• **Work required**
Reproduce the listing below verbatim.
* begin Data excerpt *
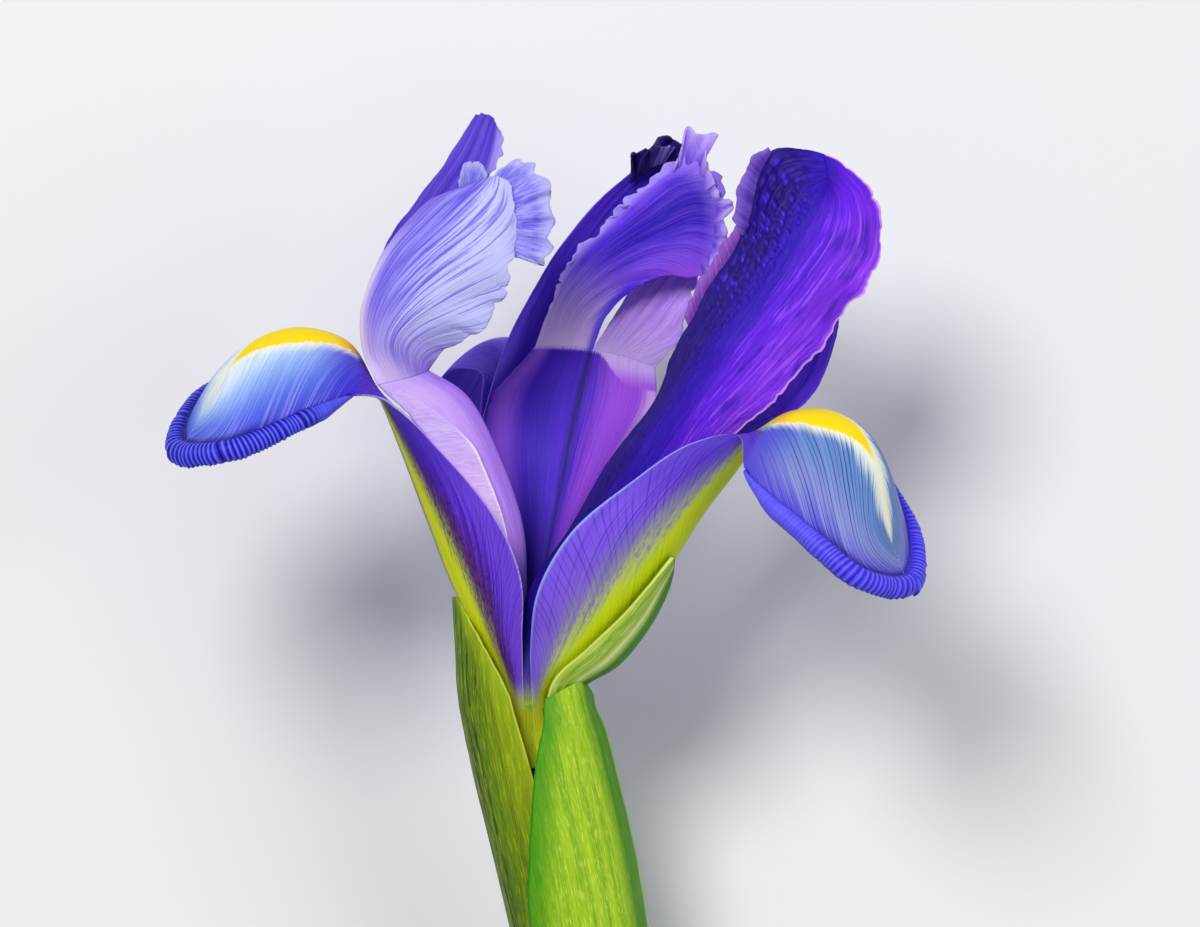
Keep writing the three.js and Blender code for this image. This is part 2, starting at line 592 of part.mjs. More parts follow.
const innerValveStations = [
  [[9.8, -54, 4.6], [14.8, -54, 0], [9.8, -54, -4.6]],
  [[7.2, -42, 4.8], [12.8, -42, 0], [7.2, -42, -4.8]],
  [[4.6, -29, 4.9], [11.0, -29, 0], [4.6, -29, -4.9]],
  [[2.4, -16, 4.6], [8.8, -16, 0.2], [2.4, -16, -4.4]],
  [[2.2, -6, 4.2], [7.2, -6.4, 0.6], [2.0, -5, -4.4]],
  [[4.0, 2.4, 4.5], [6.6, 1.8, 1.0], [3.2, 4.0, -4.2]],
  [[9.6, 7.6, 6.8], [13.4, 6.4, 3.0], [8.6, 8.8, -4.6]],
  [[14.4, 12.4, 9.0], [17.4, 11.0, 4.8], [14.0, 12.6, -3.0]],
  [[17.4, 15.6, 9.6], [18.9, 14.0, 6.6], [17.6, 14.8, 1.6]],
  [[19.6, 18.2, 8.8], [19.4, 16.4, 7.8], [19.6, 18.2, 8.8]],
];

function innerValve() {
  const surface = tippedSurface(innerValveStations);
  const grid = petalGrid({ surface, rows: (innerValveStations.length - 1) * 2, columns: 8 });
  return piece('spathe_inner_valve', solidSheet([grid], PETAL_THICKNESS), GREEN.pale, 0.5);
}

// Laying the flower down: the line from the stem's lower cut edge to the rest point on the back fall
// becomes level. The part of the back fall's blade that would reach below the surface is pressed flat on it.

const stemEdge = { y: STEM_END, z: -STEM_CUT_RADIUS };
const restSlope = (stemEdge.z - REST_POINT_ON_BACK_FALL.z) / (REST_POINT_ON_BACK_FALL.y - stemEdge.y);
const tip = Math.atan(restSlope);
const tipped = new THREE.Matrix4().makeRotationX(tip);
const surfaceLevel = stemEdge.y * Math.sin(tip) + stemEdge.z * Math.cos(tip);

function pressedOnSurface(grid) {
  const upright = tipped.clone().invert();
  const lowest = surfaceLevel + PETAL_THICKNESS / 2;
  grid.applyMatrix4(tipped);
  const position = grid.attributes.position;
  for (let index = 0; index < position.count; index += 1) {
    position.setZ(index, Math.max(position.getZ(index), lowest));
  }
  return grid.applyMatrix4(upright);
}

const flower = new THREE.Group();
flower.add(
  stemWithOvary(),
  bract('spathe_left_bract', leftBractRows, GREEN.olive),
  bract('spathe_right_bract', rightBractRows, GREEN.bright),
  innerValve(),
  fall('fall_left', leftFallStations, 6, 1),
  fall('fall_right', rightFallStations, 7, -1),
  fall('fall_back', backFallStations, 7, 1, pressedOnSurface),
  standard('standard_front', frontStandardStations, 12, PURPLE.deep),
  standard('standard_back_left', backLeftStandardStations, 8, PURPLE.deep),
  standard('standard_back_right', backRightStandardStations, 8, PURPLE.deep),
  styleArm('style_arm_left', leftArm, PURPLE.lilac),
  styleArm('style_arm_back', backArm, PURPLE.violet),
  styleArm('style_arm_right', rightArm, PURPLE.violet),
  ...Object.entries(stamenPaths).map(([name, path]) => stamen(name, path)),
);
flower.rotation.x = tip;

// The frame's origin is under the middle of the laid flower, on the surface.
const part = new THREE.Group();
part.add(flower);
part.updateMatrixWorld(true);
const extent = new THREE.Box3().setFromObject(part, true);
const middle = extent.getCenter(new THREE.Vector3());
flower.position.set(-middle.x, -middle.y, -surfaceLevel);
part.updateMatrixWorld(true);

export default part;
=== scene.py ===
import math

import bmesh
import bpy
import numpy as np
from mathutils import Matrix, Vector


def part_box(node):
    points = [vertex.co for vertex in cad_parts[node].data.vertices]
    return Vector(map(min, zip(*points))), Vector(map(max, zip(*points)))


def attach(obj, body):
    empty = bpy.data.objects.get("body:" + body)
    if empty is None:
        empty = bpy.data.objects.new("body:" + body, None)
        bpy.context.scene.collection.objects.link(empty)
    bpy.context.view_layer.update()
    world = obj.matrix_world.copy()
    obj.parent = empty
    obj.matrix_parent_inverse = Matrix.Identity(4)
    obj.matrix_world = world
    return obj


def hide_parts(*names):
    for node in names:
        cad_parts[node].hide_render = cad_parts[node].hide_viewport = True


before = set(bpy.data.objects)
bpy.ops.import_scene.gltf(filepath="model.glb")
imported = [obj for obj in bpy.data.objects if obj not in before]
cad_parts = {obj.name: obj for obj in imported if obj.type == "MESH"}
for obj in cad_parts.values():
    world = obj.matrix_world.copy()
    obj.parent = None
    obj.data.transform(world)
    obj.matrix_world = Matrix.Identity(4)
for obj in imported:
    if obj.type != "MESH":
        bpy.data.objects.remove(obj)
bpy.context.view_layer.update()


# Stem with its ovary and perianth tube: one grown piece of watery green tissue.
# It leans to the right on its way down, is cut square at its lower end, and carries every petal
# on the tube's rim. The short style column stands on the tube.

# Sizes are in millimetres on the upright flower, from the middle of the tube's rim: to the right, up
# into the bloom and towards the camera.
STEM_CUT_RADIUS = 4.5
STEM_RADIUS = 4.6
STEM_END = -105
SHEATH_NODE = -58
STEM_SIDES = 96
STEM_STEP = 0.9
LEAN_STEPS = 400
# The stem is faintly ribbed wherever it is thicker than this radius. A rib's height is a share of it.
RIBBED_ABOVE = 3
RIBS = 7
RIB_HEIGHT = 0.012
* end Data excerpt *
• **Result of the exercise**
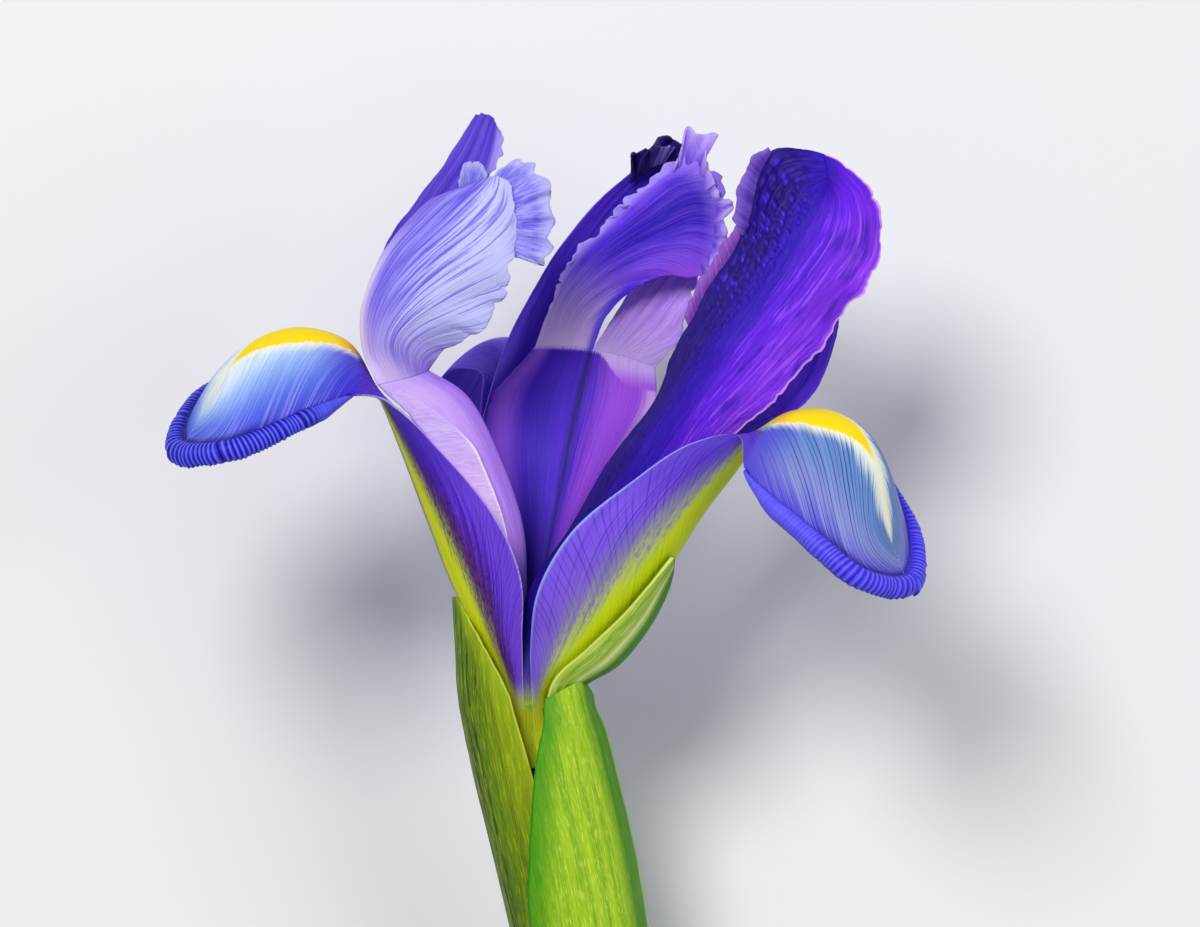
Keep writing the three.js and Blender code for this image. This is part 2, starting at line 592 of part.mjs. More parts follow.
const innerValveStations = [
  [[9.8, -54, 4.6], [14.8, -54, 0], [9.8, -54, -4.6]],
  [[7.2, -42, 4.8], [12.8, -42, 0], [7.2, -42, -4.8]],
  [[4.6, -29, 4.9], [11.0, -29, 0], [4.6, -29, -4.9]],
  [[2.4, -16, 4.6], [8.8, -16, 0.2], [2.4, -16, -4.4]],
  [[2.2, -6, 4.2], [7.2, -6.4, 0.6], [2.0, -5, -4.4]],
  [[4.0, 2.4, 4.5], [6.6, 1.8, 1.0], [3.2, 4.0, -4.2]],
  [[9.6, 7.6, 6.8], [13.4, 6.4, 3.0], [8.6, 8.8, -4.6]],
  [[14.4, 12.4, 9.0], [17.4, 11.0, 4.8], [14.0, 12.6, -3.0]],
  [[17.4, 15.6, 9.6], [18.9, 14.0, 6.6], [17.6, 14.8, 1.6]],
  [[19.6, 18.2, 8.8], [19.4, 16.4, 7.8], [19.6, 18.2, 8.8]],
];

function innerValve() {
  const surface = tippedSurface(innerValveStations);
  const grid = petalGrid({ surface, rows: (innerValveStations.length - 1) * 2, columns: 8 });
  return piece('spathe_inner_valve', solidSheet([grid], PETAL_THICKNESS), GREEN.pale, 0.5);
}

// Laying the flower down: the line from the stem's lower cut edge to the rest point on the back fall
// becomes level. The part of the back fall's blade that would reach below the surface is pressed flat on it.

const stemEdge = { y: STEM_END, z: -STEM_CUT_RADIUS };
const restSlope = (stemEdge.z - REST_POINT_ON_BACK_FALL.z) / (REST_POINT_ON_BACK_FALL.y - stemEdge.y);
const tip = Math.atan(restSlope);
const tipped = new THREE.Matrix4().makeRotationX(tip);
const surfaceLevel = stemEdge.y * Math.sin(tip) + stemEdge.z * Math.cos(tip);

function pressedOnSurface(grid) {
  const upright = tipped.clone().invert();
  const lowest = surfaceLevel + PETAL_THICKNESS / 2;
  grid.applyMatrix4(tipped);
  const position = grid.attributes.position;
  for (let index = 0; index < position.count; index += 1) {
    position.setZ(index, Math.max(position.getZ(index), lowest));
  }
  return grid.applyMatrix4(upright);
}

const flower = new THREE.Group();
flower.add(
  stemWithOvary(),
  bract('spathe_left_bract', leftBractRows, GREEN.olive),
  bract('spathe_right_bract', rightBractRows, GREEN.bright),
  innerValve(),
  fall('fall_left', leftFallStations, 6, 1),
  fall('fall_right', rightFallStations, 7, -1),
  fall('fall_back', backFallStations, 7, 1, pressedOnSurface),
  standard('standard_front', frontStandardStations, 12, PURPLE.deep),
  standard('standard_back_left', backLeftStandardStations, 8, PURPLE.deep),
  standard('standard_back_right', backRightStandardStations, 8, PURPLE.deep),
  styleArm('style_arm_left', leftArm, PURPLE.lilac),
  styleArm('style_arm_back', backArm, PURPLE.violet),
  styleArm('style_arm_right', rightArm, PURPLE.violet),
  ...Object.entries(stamenPaths).map(([name, path]) => stamen(name, path)),
);
flower.rotation.x = tip;

// The frame's origin is under the middle of the laid flower, on the surface.
const part = new THREE.Group();
part.add(flower);
part.updateMatrixWorld(true);
const extent = new THREE.Box3().setFromObject(part, true);
const middle = extent.getCenter(new THREE.Vector3());
flower.position.set(-middle.x, -middle.y, -surfaceLevel);
part.updateMatrixWorld(true);

export default part;
=== scene.py ===
import math

import bmesh
import bpy
import numpy as np
from mathutils import Matrix, Vector


def part_box(node):
    points = [vertex.co for vertex in cad_parts[node].data.vertices]
    return Vector(map(min, zip(*points))), Vector(map(max, zip(*points)))


def attach(obj, body):
    empty = bpy.data.objects.get("body:" + body)
    if empty is None:
        empty = bpy.data.objects.new("body:" + body, None)
        bpy.context.scene.collection.objects.link(empty)
    bpy.context.view_layer.update()
    world = obj.matrix_world.copy()
    obj.parent = empty
    obj.matrix_parent_inverse = Matrix.Identity(4)
    obj.matrix_world = world
    return obj


def hide_parts(*names):
    for node in names:
        cad_parts[node].hide_render = cad_parts[node].hide_viewport = True


before = set(bpy.data.objects)
bpy.ops.import_scene.gltf(filepath="model.glb")
imported = [obj for obj in bpy.data.objects if obj not in before]
cad_parts = {obj.name: obj for obj in imported if obj.type == "MESH"}
for obj in cad_parts.values():
    world = obj.matrix_world.copy()
    obj.parent = None
    obj.data.transform(world)
    obj.matrix_world = Matrix.Identity(4)
for obj in imported:
    if obj.type != "MESH":
        bpy.data.objects.remove(obj)
bpy.context.view_layer.update()


# Stem with its ovary and perianth tube: one grown piece of watery green tissue.
# It leans to the right on its way down, is cut square at its lower end, and carries every petal
# on the tube's rim. The short style column stands on the tube.

# Sizes are in millimetres on the upright flower, from the middle of the tube's rim: to the right, up
# into the bloom and towards the camera.
STEM_CUT_RADIUS = 4.5
STEM_RADIUS = 4.6
STEM_END = -105
SHEATH_NODE = -58
STEM_SIDES = 96
STEM_STEP = 0.9
LEAN_STEPS = 400
# The stem is faintly ribbed wherever it is thicker than this radius. A rib's height is a share of it.
RIBBED_ABOVE = 3
RIBS = 7
RIB_HEIGHT = 0.012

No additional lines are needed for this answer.